Supplied records
# # #

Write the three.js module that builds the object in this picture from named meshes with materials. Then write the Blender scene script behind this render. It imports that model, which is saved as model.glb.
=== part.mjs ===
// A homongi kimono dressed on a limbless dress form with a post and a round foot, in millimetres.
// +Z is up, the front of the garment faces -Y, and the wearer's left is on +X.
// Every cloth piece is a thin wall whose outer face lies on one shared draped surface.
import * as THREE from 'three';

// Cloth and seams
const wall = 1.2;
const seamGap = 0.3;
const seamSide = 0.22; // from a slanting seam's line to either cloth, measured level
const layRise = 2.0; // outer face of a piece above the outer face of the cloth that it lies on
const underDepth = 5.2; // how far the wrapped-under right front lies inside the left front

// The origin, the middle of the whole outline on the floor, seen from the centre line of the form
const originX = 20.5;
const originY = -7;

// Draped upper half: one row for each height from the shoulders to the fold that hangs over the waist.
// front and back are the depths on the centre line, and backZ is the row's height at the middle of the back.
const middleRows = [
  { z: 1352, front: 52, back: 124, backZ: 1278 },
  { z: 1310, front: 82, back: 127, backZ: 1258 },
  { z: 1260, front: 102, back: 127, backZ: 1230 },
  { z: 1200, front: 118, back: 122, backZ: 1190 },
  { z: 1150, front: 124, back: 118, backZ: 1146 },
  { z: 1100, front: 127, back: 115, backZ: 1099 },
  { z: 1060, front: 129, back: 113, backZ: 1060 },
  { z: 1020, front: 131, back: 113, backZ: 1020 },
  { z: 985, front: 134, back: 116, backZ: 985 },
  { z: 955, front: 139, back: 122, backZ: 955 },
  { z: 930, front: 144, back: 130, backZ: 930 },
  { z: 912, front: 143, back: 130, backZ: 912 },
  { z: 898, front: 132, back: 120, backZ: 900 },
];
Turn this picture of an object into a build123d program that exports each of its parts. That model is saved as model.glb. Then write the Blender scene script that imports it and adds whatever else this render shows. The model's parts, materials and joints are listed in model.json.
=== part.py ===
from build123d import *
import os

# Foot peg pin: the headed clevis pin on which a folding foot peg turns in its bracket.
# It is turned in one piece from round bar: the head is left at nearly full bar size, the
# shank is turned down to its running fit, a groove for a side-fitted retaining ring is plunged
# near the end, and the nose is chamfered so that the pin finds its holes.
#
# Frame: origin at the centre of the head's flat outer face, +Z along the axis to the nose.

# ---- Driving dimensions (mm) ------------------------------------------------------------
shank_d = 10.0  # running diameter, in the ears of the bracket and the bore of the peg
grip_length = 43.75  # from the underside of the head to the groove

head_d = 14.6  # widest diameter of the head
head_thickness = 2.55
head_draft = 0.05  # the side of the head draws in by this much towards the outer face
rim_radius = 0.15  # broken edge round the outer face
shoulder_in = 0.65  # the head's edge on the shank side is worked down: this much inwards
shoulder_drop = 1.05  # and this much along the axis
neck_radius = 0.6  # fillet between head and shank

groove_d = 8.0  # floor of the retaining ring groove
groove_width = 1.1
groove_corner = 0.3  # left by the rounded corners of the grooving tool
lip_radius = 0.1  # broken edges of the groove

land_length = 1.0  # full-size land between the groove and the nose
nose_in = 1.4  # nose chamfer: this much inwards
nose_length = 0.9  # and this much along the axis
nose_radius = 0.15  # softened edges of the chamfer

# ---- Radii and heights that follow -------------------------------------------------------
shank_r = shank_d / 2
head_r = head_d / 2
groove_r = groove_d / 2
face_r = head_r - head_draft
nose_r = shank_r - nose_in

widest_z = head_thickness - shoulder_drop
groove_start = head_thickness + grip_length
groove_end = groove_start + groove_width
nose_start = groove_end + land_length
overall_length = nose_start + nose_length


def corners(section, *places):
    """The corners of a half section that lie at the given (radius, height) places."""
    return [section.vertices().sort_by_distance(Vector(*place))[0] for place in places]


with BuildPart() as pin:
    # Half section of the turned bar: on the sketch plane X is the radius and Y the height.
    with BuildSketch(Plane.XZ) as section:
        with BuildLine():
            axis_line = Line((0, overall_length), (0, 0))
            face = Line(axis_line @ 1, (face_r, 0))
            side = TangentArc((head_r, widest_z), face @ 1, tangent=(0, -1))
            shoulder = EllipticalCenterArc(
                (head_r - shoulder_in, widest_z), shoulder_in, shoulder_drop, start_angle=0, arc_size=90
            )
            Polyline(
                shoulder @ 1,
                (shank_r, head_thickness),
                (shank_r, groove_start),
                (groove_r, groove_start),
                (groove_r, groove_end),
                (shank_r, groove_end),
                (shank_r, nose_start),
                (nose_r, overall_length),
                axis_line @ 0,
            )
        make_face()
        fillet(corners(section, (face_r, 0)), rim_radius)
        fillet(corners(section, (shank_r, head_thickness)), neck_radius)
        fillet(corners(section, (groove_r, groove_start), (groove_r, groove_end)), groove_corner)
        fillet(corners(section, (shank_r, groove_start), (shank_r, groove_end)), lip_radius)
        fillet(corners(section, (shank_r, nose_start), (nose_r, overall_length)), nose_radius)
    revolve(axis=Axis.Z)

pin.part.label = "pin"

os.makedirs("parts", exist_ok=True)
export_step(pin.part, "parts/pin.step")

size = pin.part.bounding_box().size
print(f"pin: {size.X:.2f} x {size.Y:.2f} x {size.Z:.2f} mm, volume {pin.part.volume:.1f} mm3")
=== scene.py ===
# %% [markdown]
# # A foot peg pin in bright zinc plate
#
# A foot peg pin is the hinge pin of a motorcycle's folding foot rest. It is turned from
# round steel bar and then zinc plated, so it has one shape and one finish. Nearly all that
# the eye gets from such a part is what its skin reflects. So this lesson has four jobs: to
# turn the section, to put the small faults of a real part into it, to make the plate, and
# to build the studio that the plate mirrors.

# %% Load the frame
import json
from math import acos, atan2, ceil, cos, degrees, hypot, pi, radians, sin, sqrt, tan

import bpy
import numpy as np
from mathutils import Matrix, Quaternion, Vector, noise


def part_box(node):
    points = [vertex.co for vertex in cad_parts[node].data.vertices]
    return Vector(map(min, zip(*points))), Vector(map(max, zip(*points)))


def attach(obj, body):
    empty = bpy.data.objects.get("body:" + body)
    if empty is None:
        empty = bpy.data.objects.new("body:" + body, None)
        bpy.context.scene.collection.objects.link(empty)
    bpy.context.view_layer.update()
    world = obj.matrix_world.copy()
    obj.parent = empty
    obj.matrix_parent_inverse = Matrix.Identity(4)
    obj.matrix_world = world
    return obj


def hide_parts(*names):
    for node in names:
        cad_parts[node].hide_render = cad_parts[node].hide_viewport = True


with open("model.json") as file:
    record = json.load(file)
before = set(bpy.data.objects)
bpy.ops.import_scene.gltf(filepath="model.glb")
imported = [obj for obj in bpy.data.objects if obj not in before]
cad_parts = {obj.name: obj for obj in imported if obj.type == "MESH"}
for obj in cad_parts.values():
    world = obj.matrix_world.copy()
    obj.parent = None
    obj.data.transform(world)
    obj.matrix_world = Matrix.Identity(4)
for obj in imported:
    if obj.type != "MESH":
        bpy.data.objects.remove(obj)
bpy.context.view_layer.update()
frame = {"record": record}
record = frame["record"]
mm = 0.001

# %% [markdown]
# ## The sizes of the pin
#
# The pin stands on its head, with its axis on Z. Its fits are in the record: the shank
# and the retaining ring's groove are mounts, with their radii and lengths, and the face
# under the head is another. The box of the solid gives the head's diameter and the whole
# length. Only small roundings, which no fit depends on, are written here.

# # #

Task goal
Write out the data again, exactly and in full.

Written solution
Write the three.js module that builds the object in this picture from named meshes with materials. Then write the Blender scene script behind this render. It imports that model, which is saved as model.glb.
=== part.mjs ===
// A homongi kimono dressed on a limbless dress form with a post and a round foot, in millimetres.
// +Z is up, the front of the garment faces -Y, and the wearer's left is on +X.
// Every cloth piece is a thin wall whose outer face lies on one shared draped surface.
import * as THREE from 'three';

// Cloth and seams
const wall = 1.2;
const seamGap = 0.3;
const seamSide = 0.22; // from a slanting seam's line to either cloth, measured level
const layRise = 2.0; // outer face of a piece above the outer face of the cloth that it lies on
const underDepth = 5.2; // how far the wrapped-under right front lies inside the left front

// The origin, the middle of the whole outline on the floor, seen from the centre line of the form
const originX = 20.5;
const originY = -7;

// Draped upper half: one row for each height from the shoulders to the fold that hangs over the waist.
// front and back are the depths on the centre line, and backZ is the row's height at the middle of the back.
const middleRows = [
  { z: 1352, front: 52, back: 124, backZ: 1278 },
  { z: 1310, front: 82, back: 127, backZ: 1258 },
  { z: 1260, front: 102, back: 127, backZ: 1230 },
  { z: 1200, front: 118, back: 122, backZ: 1190 },
  { z: 1150, front: 124, back: 118, backZ: 1146 },
  { z: 1100, front: 127, back: 115, backZ: 1099 },
  { z: 1060, front: 129, back: 113, backZ: 1060 },
  { z: 1020, front: 131, back: 113, backZ: 1020 },
  { z: 985, front: 134, back: 116, backZ: 985 },
  { z: 955, front: 139, back: 122, backZ: 955 },
  { z: 930, front: 144, back: 130, backZ: 930 },
  { z: 912, front: 143, back: 130, backZ: 912 },
  { z: 898, front: 132, back: 120, backZ: 900 },
];
Turn this picture of an object into a build123d program that exports each of its parts. That model is saved as model.glb. Then write the Blender scene script that imports it and adds whatever else this render shows. The model's parts, materials and joints are listed in model.json.
=== part.py ===
from build123d import *
import os

# Foot peg pin: the headed clevis pin on which a folding foot peg turns in its bracket.
# It is turned in one piece from round bar: the head is left at nearly full bar size, the
# shank is turned down to its running fit, a groove for a side-fitted retaining ring is plunged
# near the end, and the nose is chamfered so that the pin finds its holes.
#
# Frame: origin at the centre of the head's flat outer face, +Z along the axis to the nose.

# ---- Driving dimensions (mm) ------------------------------------------------------------
shank_d = 10.0  # running diameter, in the ears of the bracket and the bore of the peg
grip_length = 43.75  # from the underside of the head to the groove

head_d = 14.6  # widest diameter of the head
head_thickness = 2.55
head_draft = 0.05  # the side of the head draws in by this much towards the outer face
rim_radius = 0.15  # broken edge round the outer face
shoulder_in = 0.65  # the head's edge on the shank side is worked down: this much inwards
shoulder_drop = 1.05  # and this much along the axis
neck_radius = 0.6  # fillet between head and shank

groove_d = 8.0  # floor of the retaining ring groove
groove_width = 1.1
groove_corner = 0.3  # left by the rounded corners of the grooving tool
lip_radius = 0.1  # broken edges of the groove

land_length = 1.0  # full-size land between the groove and the nose
nose_in = 1.4  # nose chamfer: this much inwards
nose_length = 0.9  # and this much along the axis
nose_radius = 0.15  # softened edges of the chamfer

# ---- Radii and heights that follow -------------------------------------------------------
shank_r = shank_d / 2
head_r = head_d / 2
groove_r = groove_d / 2
face_r = head_r - head_draft
nose_r = shank_r - nose_in

widest_z = head_thickness - shoulder_drop
groove_start = head_thickness + grip_length
groove_end = groove_start + groove_width
nose_start = groove_end + land_length
overall_length = nose_start + nose_length


def corners(section, *places):
    """The corners of a half section that lie at the given (radius, height) places."""
    return [section.vertices().sort_by_distance(Vector(*place))[0] for place in places]


with BuildPart() as pin:
    # Half section of the turned bar: on the sketch plane X is the radius and Y the height.
    with BuildSketch(Plane.XZ) as section:
        with BuildLine():
            axis_line = Line((0, overall_length), (0, 0))
            face = Line(axis_line @ 1, (face_r, 0))
            side = TangentArc((head_r, widest_z), face @ 1, tangent=(0, -1))
            shoulder = EllipticalCenterArc(
                (head_r - shoulder_in, widest_z), shoulder_in, shoulder_drop, start_angle=0, arc_size=90
            )
            Polyline(
                shoulder @ 1,
                (shank_r, head_thickness),
                (shank_r, groove_start),
                (groove_r, groove_start),
                (groove_r, groove_end),
                (shank_r, groove_end),
                (shank_r, nose_start),
                (nose_r, overall_length),
                axis_line @ 0,
            )
        make_face()
        fillet(corners(section, (face_r, 0)), rim_radius)
        fillet(corners(section, (shank_r, head_thickness)), neck_radius)
        fillet(corners(section, (groove_r, groove_start), (groove_r, groove_end)), groove_corner)
        fillet(corners(section, (shank_r, groove_start), (shank_r, groove_end)), lip_radius)
        fillet(corners(section, (shank_r, nose_start), (nose_r, overall_length)), nose_radius)
    revolve(axis=Axis.Z)

pin.part.label = "pin"

os.makedirs("parts", exist_ok=True)
export_step(pin.part, "parts/pin.step")

size = pin.part.bounding_box().size
print(f"pin: {size.X:.2f} x {size.Y:.2f} x {size.Z:.2f} mm, volume {pin.part.volume:.1f} mm3")
=== scene.py ===
# %% [markdown]
# # A foot peg pin in bright zinc plate
#
# A foot peg pin is the hinge pin of a motorcycle's folding foot rest. It is turned from
# round steel bar and then zinc plated, so it has one shape and one finish. Nearly all that
# the eye gets from such a part is what its skin reflects. So this lesson has four jobs: to
# turn the section, to put the small faults of a real part into it, to make the plate, and
# to build the studio that the plate mirrors.

# %% Load the frame
import json
from math import acos, atan2, ceil, cos, degrees, hypot, pi, radians, sin, sqrt, tan

import bpy
import numpy as np
from mathutils import Matrix, Quaternion, Vector, noise


def part_box(node):
    points = [vertex.co for vertex in cad_parts[node].data.vertices]
    return Vector(map(min, zip(*points))), Vector(map(max, zip(*points)))


def attach(obj, body):
    empty = bpy.data.objects.get("body:" + body)
    if empty is None:
        empty = bpy.data.objects.new("body:" + body, None)
        bpy.context.scene.collection.objects.link(empty)
    bpy.context.view_layer.update()
    world = obj.matrix_world.copy()
    obj.parent = empty
    obj.matrix_parent_inverse = Matrix.Identity(4)
    obj.matrix_world = world
    return obj


def hide_parts(*names):
    for node in names:
        cad_parts[node].hide_render = cad_parts[node].hide_viewport = True


with open("model.json") as file:
    record = json.load(file)
before = set(bpy.data.objects)
bpy.ops.import_scene.gltf(filepath="model.glb")
imported = [obj for obj in bpy.data.objects if obj not in before]
cad_parts = {obj.name: obj for obj in imported if obj.type == "MESH"}
for obj in cad_parts.values():
    world = obj.matrix_world.copy()
    obj.parent = None
    obj.data.transform(world)
    obj.matrix_world = Matrix.Identity(4)
for obj in imported:
    if obj.type != "MESH":
        bpy.data.objects.remove(obj)
bpy.context.view_layer.update()
frame = {"record": record}
record = frame["record"]
mm = 0.001

# %% [markdown]
# ## The sizes of the pin
#
# The pin stands on its head, with its axis on Z. Its fits are in the record: the shank
# and the retaining ring's groove are mounts, with their radii and lengths, and the face
# under the head is another. The box of the solid gives the head's diameter and the whole
# length. Only small roundings, which no fit depends on, are written here.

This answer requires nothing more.